Regulation of Agricultural Land Holdings Bill needs careful consideration – Solidarity
18 May 2017
The trade union Solidarity has submitted comments on the Regulation of Agricultural Land Holdings Bill (2017) published by the department of Rural Development and Land Reform.
According to Gerhard van Onselen, economics researcher at the Solidarity Research Institute (SRI), the controversial bill seeks to expand government’s control over and involvement in agriculture by means of a range of regulatory interventions.
“These interventions seek among others to establish a land commission, a register of agricultural land ownership, which includes a requirement for the disclosure of race, gender and nationality, a prohibition on the acquisition of agricultural land holdings by foreign persons, categories of ceilings that limit agricultural land ownership, and to designate portions of land exceeding the determined ceilings as redistribution agricultural land,” Van Onselen explained.

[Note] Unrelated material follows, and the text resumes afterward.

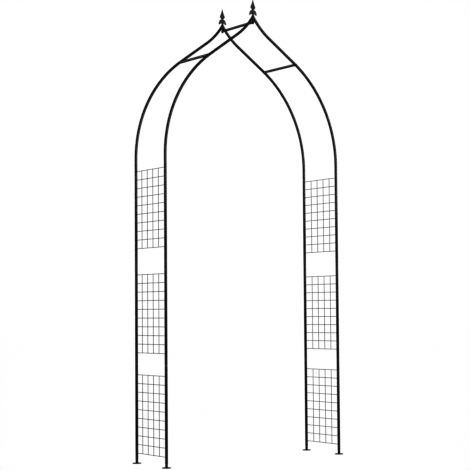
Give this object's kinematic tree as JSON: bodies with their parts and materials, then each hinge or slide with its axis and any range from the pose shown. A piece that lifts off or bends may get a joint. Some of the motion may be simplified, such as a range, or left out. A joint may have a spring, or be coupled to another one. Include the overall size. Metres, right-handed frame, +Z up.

Solidarity’s contention is that the likely economic consequences of the Agricultural Landholdings Bill need more careful consideration. As stated by Van Onselen, the exact impact of the bill, as it stands, is presently uncertain but is likely to be economically harmful.
“The Minister’s final delegated authority in the setting of ceilings, and the still to be stipulated regulations called for in the bill, add to uncertainty,” Van Onselen said.
Solidarity’s recommendation is that the bill be put on hold until a more rigorous and transparent socio-economic cost-benefit analysis has been conducted and subjected to public scrutiny. What complicates the matter further is that the exact economic impact is difficult to determine when the exact nature of the ceilings is uncertain.
According to Van Onselen, it is important to consider agriculture’s direct and indirect impact on the economy. Commercial agriculture remains a significant employer and plays an important role in exports, and consequently in South Africa’s trade balance. “Moreover, this sector is closely linked to other industries that make use of agricultural inputs. A weakened agricultural sector could have adverse knock-on effects on other sectors of the economy,” Van Onselen said.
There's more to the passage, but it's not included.